12 thoughts on “0 / Table of Contents

  1. Question:
    Writing with images is similar to thinking in pictures ? According to Goodman “First, a thought may involve not, or not only, activities on the way towards but rather, or also, the state of readiness for production. Second, and more important, thinking in words or pictures may often involve preparing or being ready not, or not only, to produce such words or pictures but rather, or also, to judge a word or picture produced or presented as agreeing or not agreeing with the one in mind. When I succeed in ‘calling up a mental picture’ of a place I saw briefly long ago my ability to produce a picture may be negligible but I am much readier than before to accept some pictures as right and reject others as wrong,
    and to suggest changes.” pag.213
    “thinking in words or pictures or other symbols may involve not only preparation for producing a judging but also for perceiving seeing, hearing such symbol”. 214
    Goodman, N. (1982) On thoughts without words.’ Cognition, 12, 211-217

    • Thanks so much for reminding me of that essay — Goodman is always wonderful. I am trying, in this project, to keep to actual physical images printed (or onscreen) with their text. Principally the reason is that many issues that arise with mental pictures and ekphrases depend on what authors do, or intend, with text and actual images. As Goodman might say, texts and (real) images are a well-made world; the other possibilities, such as mental images, are sometimes metaphors of those worlds. What I have to say about this is in chapter 2 (writingwithimages.com/?page_id=466).

  2. Professor Elkins,

    I will be following your project closely, as it seems to overlap with my own research interests related to “pictorial narratives” or “picture books” and their popularity during the 1920s and 1930s. I am curious if you had considered these books as part of the broader category of “writing with images”? Lynd Ward’s famous book, Gods’ Man: A Novel in Woodcuts (1929) is perhaps the most well-known example. Ward’s books are, admittedly, a different sort of “writing with images” as the sequential placement of images *is* the narrative (with little to no text).

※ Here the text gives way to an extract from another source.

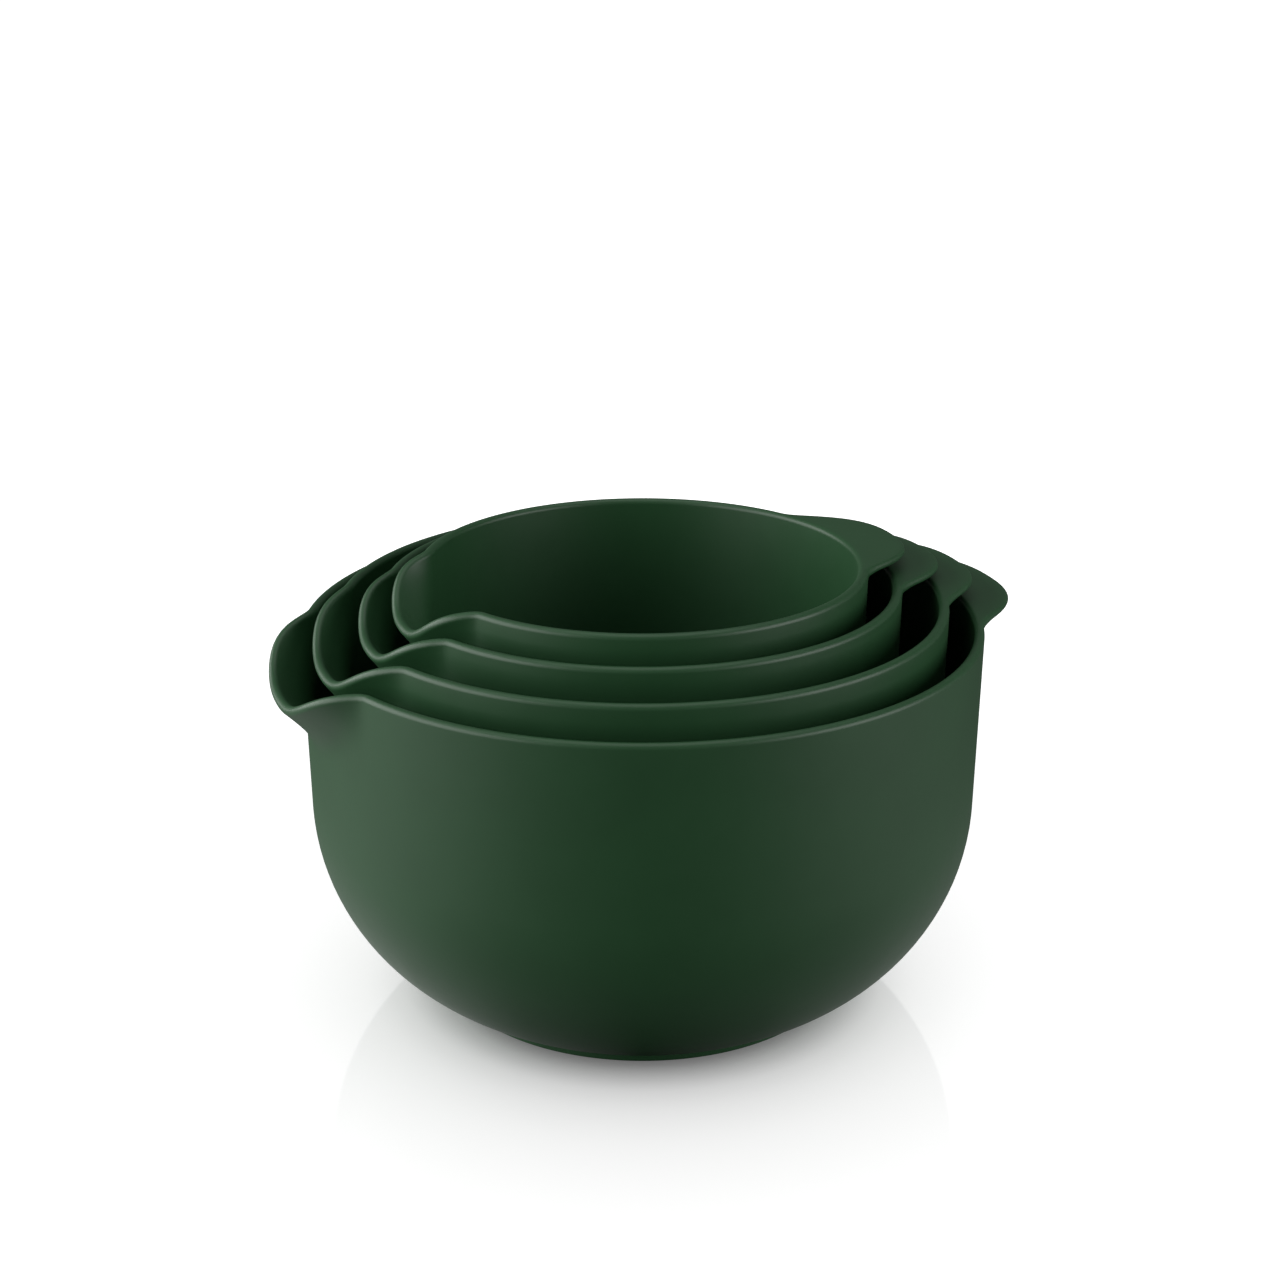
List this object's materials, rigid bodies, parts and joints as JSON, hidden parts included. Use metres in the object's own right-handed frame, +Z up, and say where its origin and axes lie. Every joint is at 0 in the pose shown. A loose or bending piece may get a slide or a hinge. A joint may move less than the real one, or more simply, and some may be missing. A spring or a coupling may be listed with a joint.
{
  "type": "nesting mixing bowls",
  "caption": "Nest of green moulded mixing bowls, each with a wide pouring spout, a flat tab handle and a non-slip foot ring; the smaller bowls lift out.",
  "frame": {"origin": "centre of the largest bowl's foot, on the surface that it stands on", "axes": "+Z up along the bowls' common axis, +X towards the tab handles, -X towards the spouts"},
  "size_m": [0.2472, 0.22, 0.1464],
  "materials": {
    "melamine": "satin, dark green",
    "ring": "matt black, soft"
  },
  "bodies": {
    "largest_bowl": {"bowl_1": "melamine", "foot_ring_1": "ring"},
    "second_bowl": {"bowl_2": "melamine", "foot_ring_2": "ring"},
    "third_bowl": {"bowl_3": "melamine", "foot_ring_3": "ring"},
    "smallest_bowl": {"bowl_4": "melamine", "foot_ring_4": "ring"}
  },
  "joints": [
    {"name": "second_bowl_lift", "type": "slide", "parent": "largest_bowl", "child": "second_bowl", "axis": [0, 0, 1], "range_m": [0, 0.16]},
    {"name": "third_bowl_lift", "type": "slide", "parent": "second_bowl", "child": "third_bowl", "axis": [0, 0, 1], "range_m": [0, 0.16]},
    {"name": "smallest_bowl_lift", "type": "slide", "parent": "third_bowl", "child": "smallest_bowl", "axis": [0, 0, 1], "range_m": [0, 0.16]}
  ]
}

    Thanks for all your work and I look forward to reading more of your thoughts on the subject!

    • Thanks, I haven’t heard of “God’s Man.” There is an older history of (nearly) wordless books, however — my own favorite is the 18th c. “Mutus liber,” an alchemical “manual” in enigmatic images. In general, I haven’t ruled out books like those: at the moment I’m just concentrating on this perhaps unhelpfully narrow definition. I have written a little about attempts to write wordless narratives in art history — there are a few — in the book “Theorizing Visual Studies.”

  3. Dear Dr. Elkins,
    This is a very exciting and interesting project. Especially chapter 2, where you write about 4 categories for images and exclude 4 categories. I wrote my dissertation on themes
    and techniques in poetry, and it includes some images.
    I look forward to read your book soon!
    Nancy W. De Honores

  4. Hello James,
    You may remember that you once wrote me a very generous letter of support for my green card. My sister heard you speaking in Melbourne recently, and told me about your latestwork, which I have been examining/reading/visually-absorbing with great interest….as my work has taken a somewhat similar turn, mixing writing and image. In the terms of your analysis, I would say my work does the following:
    8. Images can represent the mental states of characters.
    10. Images can break up the relentless drive of literary narrative.
    + Images and text engage in a dialogue with one another, so that each is intermittently or consistently posed or personified as writing or text, each with its own interests and capacities for answering, overwriting, interrupting, and otherwise altering the other.

    I attach here a url for my website, which is massively out of date… but hopefully you can get enough of the picture… I would be happy to send you some copies of the texts, if you are inclined to receive them….. PS – on my site, and generally, my work is referred to as poetry… However, I actually think of it as a hybrid of poetics and narrative, as each book is not a series of individual poems, but a story/narrative/argument about the relationships between bodies, tongues, words, images and thought….albeit, from a very “archaic” perspective.
    All the best,

    • Christine, thanks for that, and for the link to your work. I’ll think about your categories — I’m always revising this page — and if I incorporate those ideas I’ll be sure to credit you in the text!